For a brief time in South Sudan, when there was oil money, the system of armed and previously violent competition was stable or played out in political, not military, contexts. With money available, the awarding of non-competitive contracts, contract inflation, and the manipulation of soldier payrolls—common in military spending in South Sudan—provided public officials with powerful ways of buying or leasing the loyalties of armed groups. The money could employ and feed a powerful individual’s support network, particularly if such a network received inflated, lucrative military contracts for food, fuel, weapons and heavy, sophisticated military equipment.

But oil revenues declined, and the oil money began to run out in 2012. Oil production was suspended for more than a year, beginning in early 2012, and eventually resumed at lower levels. Then the global price of oil fell. The loss of oil money in recent years and ultimately the large-scale economic collapse that has both contributed to violence and been worsened by the violence in South Sudan, has caused the power networks to disintegrate and the violence and competition for money, control of the state, and military dominance to intensify.

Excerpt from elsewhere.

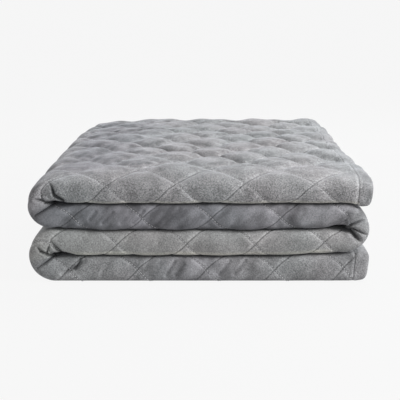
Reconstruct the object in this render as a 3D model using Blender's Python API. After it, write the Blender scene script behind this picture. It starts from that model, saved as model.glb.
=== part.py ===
"""A quilted weighted blanket. It is folded in half, front to back, and then three times
from side to side, so that it lies as a stack of four sections with eight layers.

Places on the flat cloth are given by two lengths. `along` runs from the free end of the
top section, round the three side folds, to the free end of the bottom section. `across`
is 0 on the middle of the front fold, and grows towards the back edge of one leaf and
falls towards the back edge of the other.
"""

import math

import bmesh
import bpy
import numpy as np

# ---- driving dimensions, in metres ----

DEPTH = 0.605  # front fold to back edges
SECTION_PITCH = 0.0347  # one folded section to the next
SECTION_GAP = 0.0008  # air between two sections
LEAF_GAP = 0.0010  # air between the two leaves of a section
NOSE_DEPTH = 0.0155  # how far the front fold rounds forward
NOSE_POWER = 2.4  # 2 is a round nose, more is a flatter one

FREE_ENDS = (0.2283, 0.2263)  # x of the free end of the top and of the bottom section
# Each side fold: the x that it reaches, its side, and the spare cloth crumpled inside it
SIDE_FOLDS = (
    {"x": -0.2287, "side": -1, "spare": 0.0310},
    {"x": 0.2250, "side": 1, "spare": 0.0200},
    {"x": -0.2283, "side": -1, "spare": 0.0255},
)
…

Corruption in South Sudan has now shifted from being an integrated and self-sustaining system during the country’s brief economic boom period to being a disintegrative and self-destructing system in the wake of economic collapse. This system of violent kleptocracy defies founding principles and provisions of South Sudan’s constitution, legal statutes, and core military strategic plans for transitioning from a non-state armed group to a national army. South Sudan’s system of violent kleptocracy is marked by convergence between formerly separate military and civilian decision-making branches of government. The system both enables and is enabled by unchecked overreach of power by officials who oversee budgets with revenue and spending that is unregulated, with oversight and auditing that are obstructed. There is also cutthroat competition, infighting in the ranks and the leadership, and a volatile mix of both rank-pulling and insubordination within the army hierarchy that has stoked violence, undermined basic operational effectiveness in several cases, and led to waste and diversion of scarce public resources.

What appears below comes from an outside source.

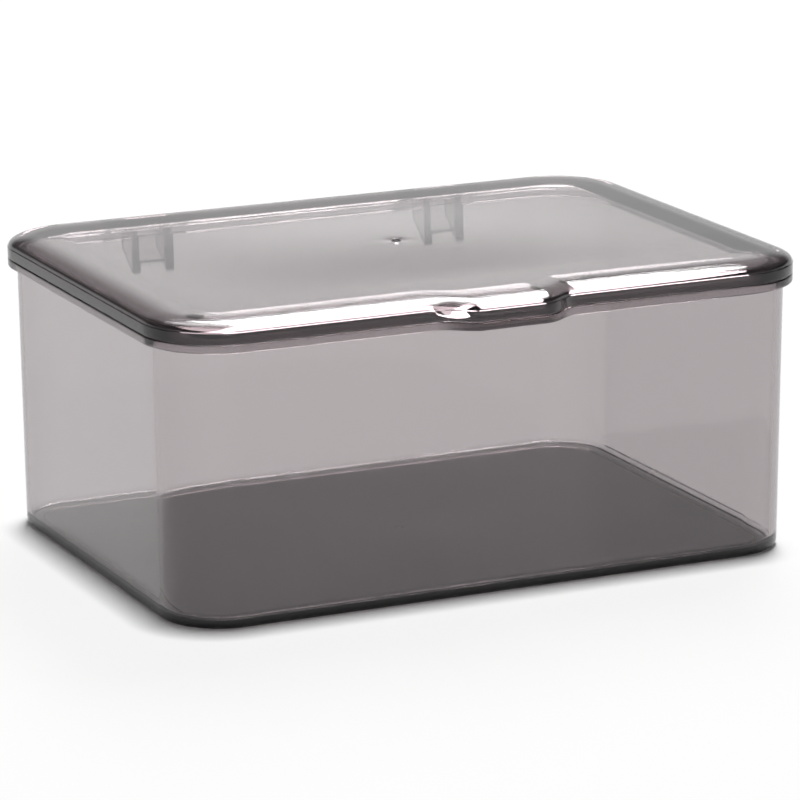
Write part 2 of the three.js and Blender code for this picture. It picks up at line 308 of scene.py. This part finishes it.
def smoke_plastic(name, tint, density, haze, scuff):
    """Clear plastic with a smoke dye in its mass, faint flow waves, rub marks and a fine handled haze."""
    plastic = bpy.data.materials.new(name)
    plastic.use_nodes = True
    nodes = plastic.node_tree.nodes
    link = plastic.node_tree.links.new
    nodes.clear()
    output = nodes.new("ShaderNodeOutputMaterial")
    clear = nodes.new("ShaderNodeBsdfPrincipled")
    clear.inputs["Base Color"].default_value = (1.0, 1.0, 1.0, 1.0)
    clear.inputs["Transmission Weight"].default_value = 1.0
    clear.inputs["IOR"].default_value = 1.49
    dye = nodes.new("ShaderNodeVolumeAbsorption")
    dye.inputs["Color"].default_value = tint
    dye.inputs["Density"].default_value = density
    link(clear.outputs["BSDF"], output.inputs["Surface"])
    link(dye.outputs["Volume"], output.inputs["Volume"])
    place = nodes.new("ShaderNodeTexCoord")
    cloud = nodes.new("ShaderNodeTexNoise")
    cloud.inputs["Scale"].default_value = 22.0
    cloud.inputs["Detail"].default_value = 4.0
    link(place.outputs["Object"], cloud.inputs["Vector"])
    finish = nodes.new("ShaderNodeMapRange")
    finish.inputs["From Min"].default_value = 0.35
    finish.inputs["From Max"].default_value = 0.75
    finish.inputs["To Min"].default_value = haze
    finish.inputs["To Max"].default_value = haze * 2.5
    link(cloud.outputs["Fac"], finish.inputs["Value"])
    link(finish.outputs["Result"], clear.inputs["Roughness"])
    flow = nodes.new("ShaderNodeTexNoise")
    flow.inputs["Scale"].default_value = 16.0
    flow.inputs["Detail"].default_value = 1.5
    link(place.outputs["Object"], flow.inputs["Vector"])
    waves = nodes.new("ShaderNodeBump")
    waves.inputs["Strength"].default_value = 1.0
    waves.inputs["Distance"].default_value = 0.00012
    link(flow.outputs["Fac"], waves.inputs["Height"])
    stretch = nodes.new("ShaderNodeMapping")
    stretch.inputs["Rotation"].default_value = (0.0, 0.0, 0.6)
    stretch.inputs["Scale"].default_value = (60.0, 1400.0, 1400.0)
    link(place.outputs["Object"], stretch.inputs["Vector"])
    rubs = nodes.new("ShaderNodeTexNoise")
    rubs.inputs["Scale"].default_value = 1.0
    rubs.inputs["Detail"].default_value = 3.0
    link(stretch.outputs["Vector"], rubs.inputs["Vector"])
    marks = nodes.new("ShaderNodeMapRange")
    marks.inputs["From Min"].default_value = 0.62
    marks.inputs["From Max"].default_value = 0.8
    link(rubs.outputs["Fac"], marks.inputs["Value"])
    scuffs = nodes.new("ShaderNodeBump")
    scuffs.inputs["Strength"].default_value = scuff
    scuffs.inputs["Distance"].default_value = 0.00001
    link(marks.outputs["Result"], scuffs.inputs["Height"])
    link(waves.outputs["Normal"], scuffs.inputs["Normal"])
    link(scuffs.outputs["Normal"], clear.inputs["Normal"])
    return plastic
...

Financially enabling this system is a large, rising military budget, characterized by overruns and irregularities. A large share of this disproportionately high and rising military budget goes to salaries that are tied to a bloated army roster—which is stacked with what is believed to be thousands of ghost soldiers. The roster and payroll have not been calibrated to match operational realities or national needs. The salaries of SPLA soldiers are a fraction of what commanders receive, and the salary disbursements are often delayed by months. With soaring inflation, these salaries fail to cover basic costs of living, increasing the likelihood of soldiers taking their pay by the barrel of the gun and increasing violent crime in South Sudan still further.

Despite the huge budget deficit, unregulated public spending continues, reflecting desperate attempts by some ministry officials to continue to sustain their patronage networks despite having little or no actual money available for disbursement. Some government ministries have continued to write checks to contractors for procurement deals and other expenses that cannot be cashed at the Bank of South Sudan (central bank). Efficiency, accountability, and the regular inflow of state funds into public coffers and outflows for documented salary needs and public services is not the goal or the outcome of South Sudan’s bankrupted, thoroughly hijacked system.

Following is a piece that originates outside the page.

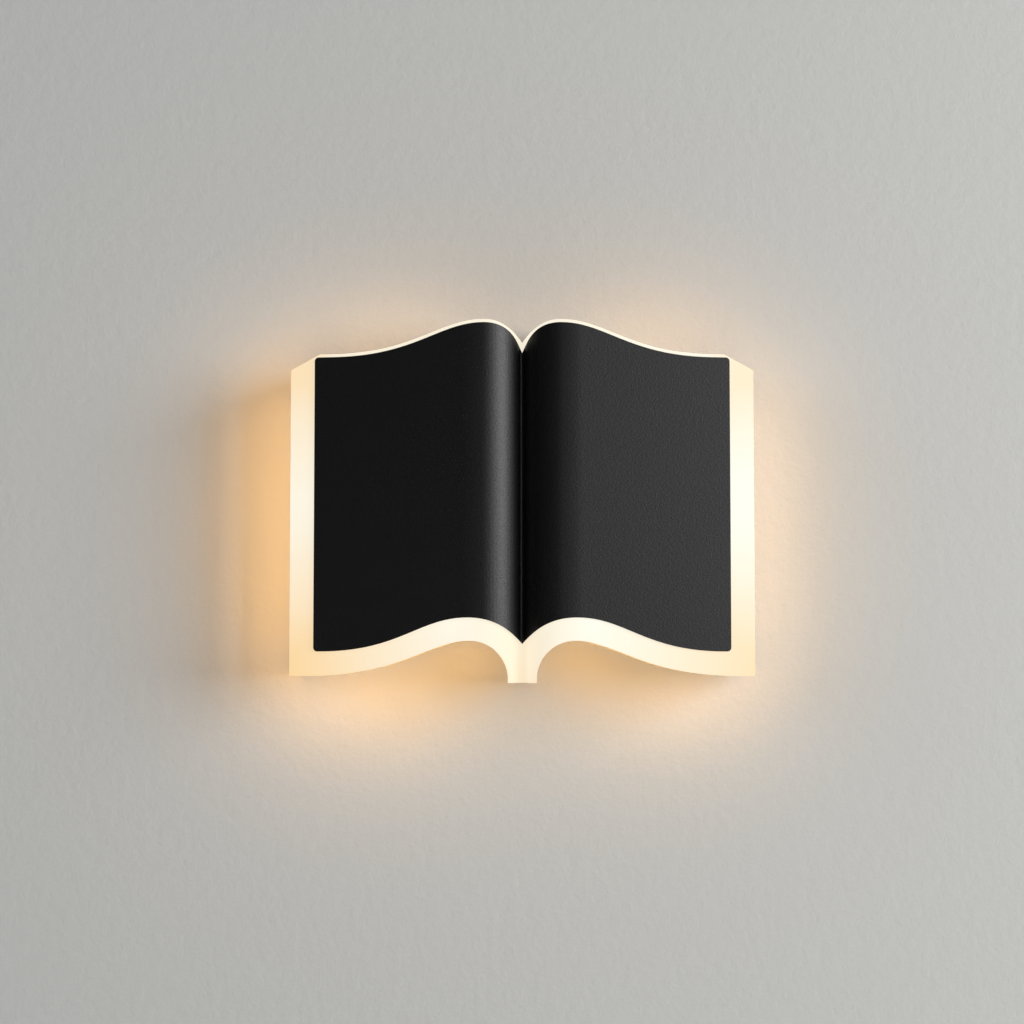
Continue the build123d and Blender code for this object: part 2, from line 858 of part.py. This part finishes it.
board_face = plate_front + board_thickness
landing_z = top_board_z - landing_offset
output_runs = [
    [
        (driver_end, -grommet_depth, output_low + side * lead_spacing / 2),
        (grommet_x - side * lead_spacing / 2, -grommet_depth, output_low + side * lead_spacing / 2),
        (grommet_x - side * lead_spacing / 2, -grommet_depth, landing_z),
        (grommet_x - side * lead_spacing / 2, -board_face, landing_z),
    ]
    for side in (-1, 1)
]
output_leads = Compound(children=[lead(run) for run in output_runs])
output_leads.label = "output_leads"

with BuildPart() as lead_grommet:
    with BuildSketch(Plane.XY.offset(pan_half_height - pan_wall - grommet_lip)):
        with Locations((grommet_x, -grommet_depth)):
            Circle(grommet_flange / 2)
    extrude(amount=grommet_lip)
    with BuildSketch(Plane.XY.offset(pan_half_height)):
        with Locations((grommet_x, -grommet_depth)):
            Circle(grommet_flange / 2)
    extrude(amount=grommet_lip)
    with BuildSketch(Plane.XY.offset(pan_half_height - pan_wall)):
        with Locations((grommet_x, -grommet_depth)):
            Circle(grommet_body / 2)
    extrude(amount=pan_wall)
    with BuildSketch(Plane.XY.offset(pan_half_height - pan_wall - grommet_lip)):
        with Locations((grommet_x, -grommet_depth)):
            Circle(grommet_bore / 2)
    extrude(amount=pan_wall + 2 * grommet_lip, mode=Mode.SUBTRACT)
lead_grommet.part.label = "lead_grommet"


def jumper(start, end):
    """A flat flexible link that rises from one light board and lands on the next."""
    first = Vector(start[0], -board_face, start[1])
    last = Vector(end[0], -board_face, end[1])
    span = (last - first).length
    with BuildPart() as ribbon:
        with BuildSketch(Plane(origin=first, x_dir=last - first, z_dir=(last - first).cross(Vector(0, -1, 0)))):
            with BuildLine():
                FilletPolyline(
                    (-link_thickness / 2, 0),
                    (-link_thickness / 2, link_lift),
                    (span + link_thickness / 2, link_lift),
                    (span + link_thickness / 2, 0),
                    radius=link_bend,
                )
                FilletPolyline(
                    (link_thickness / 2, 0),
                    (link_thickness / 2, link_lift - link_thickness),
                    (span - link_thickness / 2, link_lift - link_thickness),
                    (span - link_thickness / 2, 0),
                    radius=link_bend - link_thickness,
                )
                Line((-link_thickness / 2, 0), (link_thickness / 2, 0))
                Line((span - link_thickness / 2, 0), (span + link_thickness / 2, 0))
            make_face()
        extrude(amount=link_width / 2, both=True)
    return ribbon.part


row_inner = row_board_inner + landing_in
row_outer = row_board_outer - landing_in
side_x = side_board_x - landing_offset
jumper_ends = [((-row_inner, top_board_z + landing_offset), (row_inner, top_board_z + landing_offset))]
for side in (-1, 1):
    jumper_ends.append(((side * row_outer, landing_z), (side * side_x, side_board_high - landing_in)))
    jumper_ends.append(
        ((side * side_x, side_board_low + landing_in), (side * row_outer, bottom_board_z + landing_offset))
    )
link_leads = Compound(children=[jumper(start, end) for start, end in jumper_ends])
link_leads.label = "link_leads"

# Every piece, written under its own name
pieces = [
    page_sheet.part,
    page_studs.part,
    moulding.part,
    stud_washers.part,
    stud_nuts.part,
    base_plate.part,
    diffuser_screws,
    plate_screws,
    *light_boards.values(),
    led_chips.part,
    board_screws,
    link_leads,
    back_pan.part,
    wall_gasket.part,
    wall_bracket.part,
    bracket_screws.part,
    driver_case.part,
    driver_lid.part,
    driver_screws,
    terminal_block.part,
    terminal_screws.part,
    earth_ring.part,
    earth_screw,
    mains_leads,
    earth_lead,
    output_leads,
    lead_grommet.part,
]
os.makedirs("parts", exist_ok=True)
for piece in pieces:
    export_step(piece, f"parts/{piece.label}.step")
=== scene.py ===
import math

import bmesh
import bpy
from mathutils import Euler, Matrix, Vector


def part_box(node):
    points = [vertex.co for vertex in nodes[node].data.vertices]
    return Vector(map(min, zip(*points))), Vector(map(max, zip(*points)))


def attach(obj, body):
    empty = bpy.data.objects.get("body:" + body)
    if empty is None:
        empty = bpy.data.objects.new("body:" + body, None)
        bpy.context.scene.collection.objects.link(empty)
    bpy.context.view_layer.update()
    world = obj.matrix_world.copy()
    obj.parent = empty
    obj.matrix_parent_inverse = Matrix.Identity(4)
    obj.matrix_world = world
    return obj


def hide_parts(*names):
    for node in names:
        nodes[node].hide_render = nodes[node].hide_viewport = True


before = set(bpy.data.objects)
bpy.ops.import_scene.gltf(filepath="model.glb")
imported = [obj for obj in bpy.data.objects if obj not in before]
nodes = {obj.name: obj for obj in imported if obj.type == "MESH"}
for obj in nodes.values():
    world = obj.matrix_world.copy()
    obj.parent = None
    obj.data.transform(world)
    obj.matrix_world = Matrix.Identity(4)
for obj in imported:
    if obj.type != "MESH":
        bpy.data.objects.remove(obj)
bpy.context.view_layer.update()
page_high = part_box("page_sheet")[1]
cover_low, cover_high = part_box("diffuser")

MM = 0.001

# The colour mixer's sockets share their names, so they are told apart by number
MIX_SHARE, MIX_FIRST, MIX_SECOND, MIX_RESULT = 0, 6, 7, 2


def linear(code):
    """A colour given as sRGB hex, turned to the linear values that the shaders use."""
    parts = [int(code[i : i + 2], 16) / 255 for i in (1, 3, 5)]
    return [p / 12.92 if p <= 0.04045 else ((p + 0.055) / 1.055) ** 2.4 for p in parts] + [1.0]


def node(tree, kind, settings=None, inputs=None):
    """Adds a node with its settings. An input is a plain value, or another node's output to link."""
    made = tree.nodes.new(kind)
    for name, value in (settings or {}).items():
        setattr(made, name, value)
    for name, value in (inputs or {}).items():
        if isinstance(value, bpy.types.NodeSocket):
            tree.links.new(value, made.inputs[name])
        else:
            made.inputs[name].default_value = value
    return made


def material(name):
    """An empty material: its tree, its shader and its Object coordinates."""
    made = bpy.data.materials.new(name)
    made.use_nodes = True
    tree = made.node_tree
    tree.nodes.clear()
    shader = node(tree, "ShaderNodeBsdfPrincipled")
    node(tree, "ShaderNodeOutputMaterial", None, {"Surface": shader.outputs["BSDF"]})
    place = node(tree, "ShaderNodeTexCoord").outputs["Object"]
    return made, tree, shader, place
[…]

In a boom market for armed violence that is rapidly expanding in South Sudan, the political and military power structure resists or altogether dismantles reform efforts. The system reinforces the inefficiencies that encourage corruption, expels reform-minded actors who threaten the system as it is, and rewards the actors who perpetuate and sustain the system. These actors have succeeded, for now, in generating some money for themselves and their supporters and in building a system that can temporarily serve private interests at the public’s expense.

The international community, with U.S. leadership, should create consequences for these predatory actors that harm South Sudanese people. These consequences should include a new U.S. executive order on South Sudan that makes public corruption and misappropriation of state assets grounds for sanctions, as current U.S. sanctions programs do for Belarus, Burma, Libya, Syria, Zimbabwe, Venezuela, and Ukraine/Russia. U.S. lawmakers should also leverage U.S. anti-money laundering authorities by having the U.S. Treasury Department’s Financial Crimes Enforcement Network (FinCEN) and other financial intelligence units issue advisories and investigative requests related to South Sudanese military transactions. Because many documented financial transactions involving South Sudanese leaders are carried out with U.S. dollars, the United States has leverage to stop or limit some of these transactions. The United States should bring pressure and levy stiff penalties on banks and wealth managers that facilitate financial transactions for clients—including South Sudanese parties—who have any assets associated with criminal activity that touch U.S. financial institutions and are thus subject to U.S. jurisdiction.